What did your mother think of the C.I.A.?
She saw it as “Catholics in action.” So many people in the C.I.A. then were Catholic. Her whole relationship with the family was predicated on [my father] doing the right thing. The C.I.A. was a necessary evil that she thought was driven by a moral rectitude that reflected all of our family’s Catholic values—Catholicism is one of the world’s great warrior religions.
Your mother was described as “the most loyal C.I.A. wife ever” by infamous C.I.A. counter-intelligence chief James Jesus Angleton.
In the earlier days it was more fun. She would say to my dad as they were going out, “Who are we tonight?” Then, as Vietnam went on, the only people in the room at their parties were other C.I.A. men and their wives. At nine p.m. the men would go into another room and close the door with their cigars and conversation. The women stayed in the dining room.
What do you think is your father’s legacy? In the film you say he had to testify before Congress 32 times in 1975.
He took on the toughest, dirtiest assignments that the White House could throw at him, and then they used him up and hung him out to dry. He was the reformer who saved the C.I.A. from itself. The price he paid was becoming the sacrificial lamb. Somebody had to take the fall. I think he took on the whole mess and was in turn consumed by the flames. It was like he purged himself of all the guilt and then walked away and re-invented himself just like phoenix rising from the ashes.

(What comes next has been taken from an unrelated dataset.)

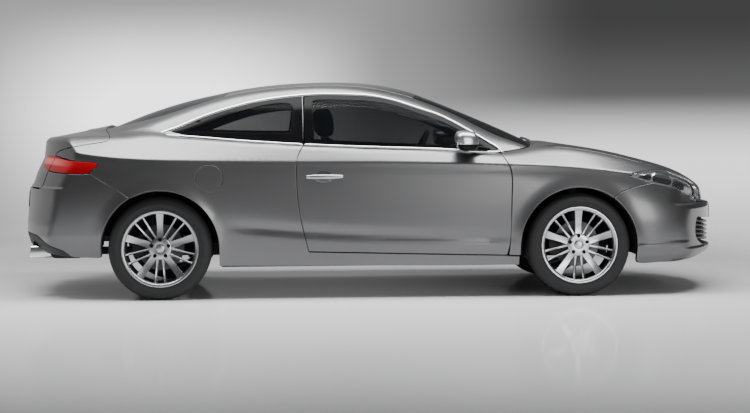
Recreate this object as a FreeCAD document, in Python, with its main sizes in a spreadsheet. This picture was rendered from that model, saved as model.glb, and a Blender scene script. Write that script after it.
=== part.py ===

Why did you finally make this film?
It was a way to get underneath, to learn what motivated my father. Both my parents were only children. My grandfather in Minnesota traded spices and sat with Sitting Bull. My grandmother, Margaret Egan, gave my father all the love he ever needed. The fact he got married and had a family—it was like an accessory. Who was he? What was it all about? Were we just a cover? We have to live with that.